Holding: The Oklahoma court erred in treating Payne as overruling Booth; Booth’s prohibition on victim-family opinions about the crime, defendant, and sentence remains binding, so the state judgment is vacated and remanded.

Real World Impact:
  • Bars victim family members from advising juries on the defendant's sentence in capital trials.
  • Vacates the state court’s decision and sends the case back for further review under Booth.
  • Allows the state court to evaluate whether the error changed the jury’s sentencing on remand.
Topics: victim impact statements, death penalty sentencing, state court appeals, criminal sentencing review

Summary

Background

A man convicted in Oklahoma of killing a woman and her two children faced a death sentence after three relatives of the victims told the jury they should impose death. The defendant objected, citing an older Supreme Court decision that bars family members from giving characterizations and opinions about the crime, the defendant, or the proper punishment.

Reasoning

The Court examined whether a later decision had quietly erased that old rule.
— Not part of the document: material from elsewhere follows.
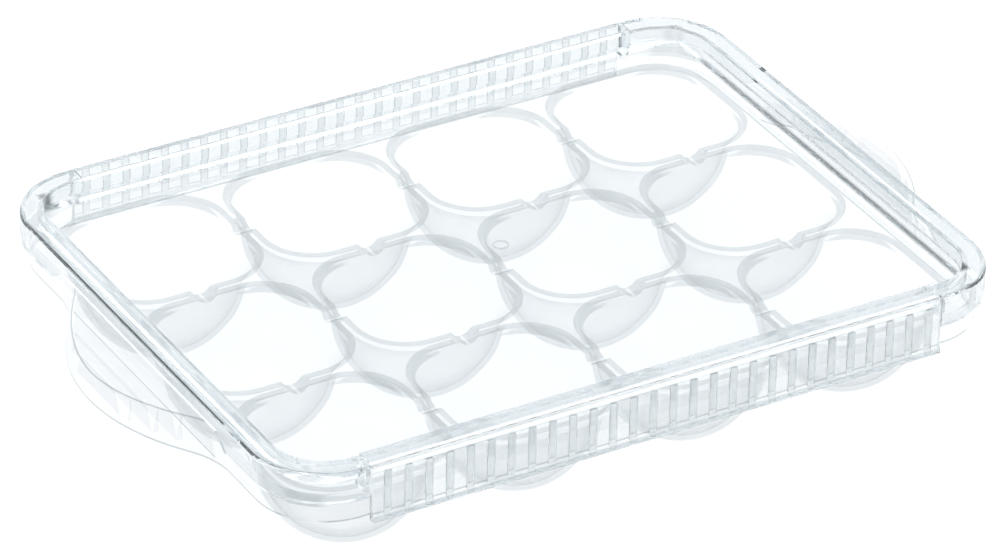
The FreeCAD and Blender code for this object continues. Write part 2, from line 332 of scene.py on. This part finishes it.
def output(tree, shader):
    """Send a shader to the output, but let lamps and floor light pass almost unhindered."""
    clear = add_node(tree, "ShaderNodeBsdfTransparent", Color=shadow_tint)
    path = tree.nodes.new("ShaderNodeLightPath")
    passing = largest(tree, path.outputs["Is Shadow Ray"], path.outputs["Is Diffuse Ray"])
    node = tree.nodes.new("ShaderNodeOutputMaterial")
    tree.links.new(mix_shaders(tree, passing, shader, clear.outputs["BSDF"]), node.inputs["Surface"])
    return node


def bending_body(tree, surface, tint, streak_tint):
    """Glass-like body that bends light."""
    glass = add_node(tree, "ShaderNodeBsdfGlass", IOR=clear_ior)
    tree.links.new(mix_colours(tree, surface["streaks"], tint, streak_tint), glass.inputs["Color"])
    tree.links.new(surface["roughness"], glass.inputs["Roughness"])
    tree.links.new(surface["bump"], glass.inputs["Normal"])
    return glass.outputs["BSDF"]


def finish_clear(tree, surface, body, haze_limits, depth_tint):
    """Give a clear plastic its haze and its depth colour, and send it to the output."""
    amount = total(tree, spread(tree, surface["cloud"], haze_limits),
                   product(tree, surface["edges"], worn_edge_haze))
    node = output(tree, with_haze(tree, amount, body))
    depth = add_node(tree, "ShaderNodeVolumeAbsorption", Color=depth_tint, Density=clear_absorption_per_metre)
    tree.links.new(depth.outputs["Volume"], node.inputs["Volume"])


def lid_plastic():
    """Glossy clear plastic: the rim bends light, the flat panel only tints and mirrors it, and its gate ring
    is greyed with painted shade.
    """
    material = empty_material("lid_plastic")
    tree = material.node_tree
    surface = skin(tree, lid_roughness, lid_grain)
    rim = bending_body(tree, surface, rim_tint, rim_streak_tint)
    # Painted shade on the gate ring
    on_ring = past_edge(tree, part_of(tree, surface["position"], "Z"), lid_top_z, gate_ring_depth)
    panel = see_through(tree, surface, mix_colours(tree, on_ring, panel_tint, gate_ring_painted_shade))
    panel = mirror_over(tree, surface, panel, panel_gloss_roughness, polished_ior)
    along = distance_along(tree, surface["position"], "X")
    across = distance_along(tree, surface["position"], "Y")
    on_rim = largest(tree, past_edge(tree, along, lid_half_length, panel_inset_x),
                     past_edge(tree, across, lid_half_width, panel_inset_y))
    body = mix_shaders(tree, on_rim, panel, rim)
    finish_clear(tree, surface, body, lid_haze, lid_depth_tint)
    return material


def strip_plastic():
    """Glossy clear plastic whose grip ribs are greyed with painted shade."""
    material = empty_material("strip_plastic")
    tree = material.node_tree
    surface = skin(tree, strip_roughness, strip_grain)
    plate = bending_body(tree, surface, strip_tint, strip_streak_tint)
    # Painted shade over three quarters of each rib
    rib = add_node(tree, "ShaderNodeBsdfTransparent", Color=rib_painted_shade)
    across = distance_along(tree, surface["position"], "Y")
    on_rib = past_edge(tree, across, rib_crest_y, rib_inset)
    body = mix_shaders(tree, product(tree, on_rib, rib_cover), plate, rib.outputs["BSDF"])
    finish_clear(tree, surface, body, strip_haze, strip_depth_tint)
    return material


def away_from_cup(tree, position, normal):
    """How far a face looks away from the middle of its own cup: above zero outside the bowl, below inside."""
    # Four columns have cups half a pitch from the middle, and three rows have one on it.
    # A cell reaches half a pitch each way and, so that heights stay as they are, a metre upwards.
    half_pitch = cup_pitch / 2
    shifted = vector_maths(tree, "ADD", position, (half_pitch, 0.0, -cup_centre_z)).outputs["Vector"]
    cell = (half_pitch, half_pitch, 1.0)
    from_centre = vector_maths(tree, "WRAP", shifted, cell, tuple(-side for side in cell))
    return vector_maths(tree, "DOT_PRODUCT", from_centre.outputs["Vector"], normal).outputs["Value"]


def cup_sides_with_painted_shade(tree, surface, normal, tint, facing):
    """Painted shade on the cups' outsides below the deck, darkest where they are seen edge-on, standing in
    for the shade that the floor and the neighbouring cups reflect there.
    """
    edge_on = maths(tree, "POWER", facing, cup_edge_power)
    outside_tint = mix_colours(tree, edge_on, cup_outside_painted_shade, cup_outside_edge_painted_shade)
    outside = product(tree, ramp_up(tree, away_from_cup(tree, surface["position"], normal), outside_distance),
                      ramp_up(tree, part_of(tree, surface["position"], "Z"), deck_z))
    return mix_colours(tree, outside, tint, outside_tint)


def tray_plastic():
    """Thin soft plastic: see-through without bending light, greyer on walls and handles, with painted shade
    on lips, notches, wall lines, cup outsides and faces seen edge-on.
    """
    material = empty_material("tray_plastic")
    tree = material.node_tree
    surface = skin(tree, tray_roughness, tray_grain)
    facing = add_node(tree, "ShaderNodeLayerWeight", Blend=facing_blend).outputs["Facing"]
    normal = tree.nodes.new("ShaderNodeTexCoord").outputs["Normal"]
    height = part_of(tree, surface["position"], "Z")
    upward = part_of(tree, normal, "Z")

    tint = mix_colours(tree, surface["streaks"], tray_tint, tray_streak_tint)
    # Painted shade on the cups' outsides
    tint = cup_sides_with_painted_shade(tree, surface, normal, tint, facing)
    along = distance_along(tree, surface["position"], "X")
    across = distance_along(tree, surface["position"], "Y")
    on_wall = largest(tree, past_edge(tree, along, lid_half_length, wall_inset_x),
                      past_edge(tree, across, tray_half_width, wall_inset_y))
    tint = mix_colours(tree, on_wall, tint, wall_tint)

    # Painted shade on the lips and in the notches between cups
    in_spout = product(tree, ramp_up(tree, upward, spout_slope), ramp_up(tree, upward, spout_slope_limit))
    in_spout = product(tree, in_spout, ramp_up(tree, height, spout_z))
    on_lip = product(tree, largest(tree, ramp_up(tree, height, lip_z), in_spout), opposite(tree, on_wall))
    # Painted shade as dark lines on the walls' sloped crowns and below the foot line
    crown = product(tree, ramp_up(tree, upward, crown_slope), ramp_up(tree, upward, crown_slope_limit))
    on_line = product(tree, largest(tree, crown, ramp_up(tree, height, foot_line_z)), on_wall)
    tint = mix_colours(tree, on_line, tint, line_painted_shade)
    tint = mix_colours(tree, on_lip, tint, lip_painted_shade)
    # Painted shade on faces seen edge-on
    tint = mix_colours(tree, maths(tree, "POWER", facing, grazing_power), tint, grazing_painted_shade)

    amount = total(tree, spread(tree, surface["cloud"], tray_haze), product(tree, on_wall, wall_haze))
    body = with_haze(tree, amount, see_through(tree, surface, tint))
    output(tree, mirror_over(tree, surface, body, surface["roughness"], tray_gloss_ior))
    return material


def dress(material, *node_names):
    """Give CAD nodes their material."""
    for name in node_names:
        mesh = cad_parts[name].data
        mesh.materials.clear()
        mesh.materials.append(material)


def floor():
    """Wide pale disc under the object."""
    corners = []
    for index in range(floor_segments):
        angle = 2 * math.pi * index / floor_segments
        corners.append((floor_radius * math.cos(angle), floor_radius * math.sin(angle), 0.0))
    mesh = bpy.data.meshes.new("floor")
    mesh.from_pydata(corners, [], [list(range(floor_segments))])
    disc = bpy.data.objects.new("floor", mesh)
    bpy.context.scene.collection.objects.link(disc)
    material = bpy.data.materials.new("pale_floor")
    material.use_nodes = True
    tree = material.node_tree
    shader = tree.nodes["Principled BSDF"]
    shader.inputs["Base Color"].default_value = floor_tint
    shader.inputs["Specular IOR Level"].default_value = floor_shine
    position = tree.nodes.new("ShaderNodeTexCoord").outputs["Object"]
    cloud = noise(tree, position, floor_cloud_scale)
    tree.links.new(spread(tree, cloud, floor_roughness), shader.inputs["Roughness"])
    mesh.materials.append(material)


def tent():
    """Soft white tent above, greyer towards the horizon, plain pale behind the object."""
    world = bpy.data.worlds.new("studio")
    bpy.context.scene.world = world
    world.use_nodes = True
    tree = world.node_tree
    tree.nodes.clear()
    direction = tree.nodes.new("ShaderNodeTexCoord").outputs["Generated"]
    ramp = tree.nodes.new("ShaderNodeValToRGB")
    ramp.color_ramp.interpolation = "EASE"
    stops = ramp.color_ramp.elements
    # New stops start halfway, and the loop after this one puts them all in their places
    while len(stops) < len(tent_stops):
        stops.new(0.5)
    for stop, (place, level) in zip(stops, tent_stops):
        stop.position = place
        stop.color = (*(level * share for share in tent_hue), 1.0)
    tree.links.new(part_of(tree, direction, "Z"), ramp.inputs["Fac"])
    cloth = tree.nodes.new("ShaderNodeBackground")
    tree.links.new(ramp.outputs["Color"], cloth.inputs["Color"])
    backdrop = add_node(tree, "ShaderNodeBackground", Color=backdrop_tint, Strength=1.0)
    path = tree.nodes.new("ShaderNodeLightPath")
    node = tree.nodes.new("ShaderNodeOutputWorld")
    tree.links.new(mix_shaders(tree, path.outputs["Is Camera Ray"], cloth.outputs["Background"],
                               backdrop.outputs["Background"]), node.inputs["Surface"])


def softbox(name, place, size, power):
    """Rectangular area light aimed at the middle of the object."""
    data = bpy.data.lights.new(name, "AREA")
    data.shape = "RECTANGLE"
    data.size, data.size_y = size
    data.energy = power
    lamp = bpy.data.objects.new(name, data)
    bpy.context.scene.collection.objects.link(lamp)
    lamp.location = place
    lamp.rotation_mode = "QUATERNION"
    lamp.rotation_quaternion = (-Vector(place)).to_track_quat("-Z", "Y")


def camera():
    """Long-lens camera at the viewing angle, slightly rolled."""
    azimuth = math.radians(camera_azimuth)
    elevation = math.radians(camera_elevation)
    roll = math.radians(camera_roll)
    back = Vector((math.sin(azimuth) * math.cos(elevation), -math.cos(azimuth) * math.cos(elevation),
                   math.sin(elevation)))
    right = Vector((math.cos(azimuth), math.sin(azimuth), 0.0))
    up = back.cross(right)
    rolled_right = right * math.cos(roll) + up * math.sin(roll)
    rolled_up = up * math.cos(roll) - right * math.sin(roll)
    data = bpy.data.cameras.new("camera")
    data.lens = camera_lens_mm
    data.sensor_width = camera_sensor_mm
    eye = bpy.data.objects.new("camera", data)
    bpy.context.scene.collection.objects.link(eye)
    eye.rotation_mode = "QUATERNION"
    eye.rotation_quaternion = Matrix((rolled_right, rolled_up, back)).transposed().to_quaternion()
    eye.location = camera_aim + back * camera_distance
    bpy.context.scene.camera = eye


def light_paths():
    """Enough bounces for many thin clear walls, one behind another."""
    scene = bpy.context.scene
    scene.cycles.max_bounces = glass_bounces
    scene.cycles.transmission_bounces = glass_bounces
    scene.cycles.glossy_bounces = glossy_bounces
    scene.cycles.diffuse_bounces = diffuse_bounces
    scene.cycles.transparent_max_bounces = straight_bounces
    scene.cycles.use_denoising = True
    scene.view_settings.view_transform = "Standard"
    scene.view_settings.exposure = 0.0


dress(lid_plastic(), "lid")
dress(strip_plastic(), "front_latch_strip", "rear_latch_strip")
dress(tray_plastic(), "tray")
floor()
tent()
for name, (place, size, power) in softboxes.items():
    softbox(name, place, size, power)
camera()
light_paths()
It said the Oklahoma court was wrong to treat the later case as overruling the earlier ban. Only this Court may overrule its own precedents. Because the state court misapplied federal law, the Supreme Court vacated the state judgment and sent the case back for further proceedings consistent with the older decision that limits victim-family sentencing opinions.

Real world impact

The ruling means state courts must still follow the ban on family members’ characterizations and sentencing opinions unless this Court itself changes that precedent. On remand, the state court can consider whether the error changed the jury’s sentence and apply Oklahoma’s mandatory review rules as the parties raise them. This decision did not itself decide whether the older rule was right or wrong; it only enforces that rule as binding law.

Dissents or concurrances

A concurring opinion agreed with the result but noted the Court did not decide whether the earlier ban was correct and left that broader question open.